Just Science app shows climate change is happening in pictures anyone can understand

Posted on 11 January 2012 by norenstein

Guest post by Nick Orenstein

We find ourselves at a time where advances in scientific discovery and information gathering have accelerated faster than the general public’s understanding of issues equally vital to everyone on Earth. As a result, many non-scientists among us are: confused by too much math, politically biased by convenient half-truths, or somehow religiously opposed to the consequences of the scientific data.

The topic of “climate change” carries with it a slew of cultural connotations that often overshadow the fact-based science when the subject is discussed outside the laboratory and in the public commons. The world is torn, figuratively and literally. Someone needs to step in as the bridge between Science with a capital S, the General Public, and the Body Politic.  

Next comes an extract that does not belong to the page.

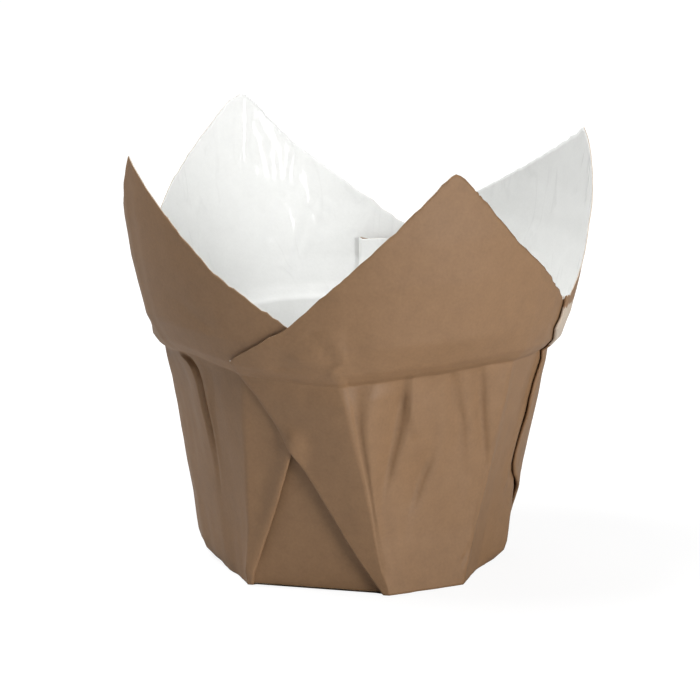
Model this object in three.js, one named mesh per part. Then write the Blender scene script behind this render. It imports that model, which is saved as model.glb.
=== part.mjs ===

Last year, as a team of world-class scientists conducted the Berkeley Earth Surface Temperature study to independently analyze global land temperature data, I set out to build that bridge–or at least one of its lanes. Taking its slogan and running with it, Novim (the nonprofit group that sponsored the BEST study) began work on the “Just Science” mobile app to visualize the results of the study. Here was a chance, at last, to use modern technology in the pockets of millions to share the science–most importantly, to share the results as broadly and as visually as possible.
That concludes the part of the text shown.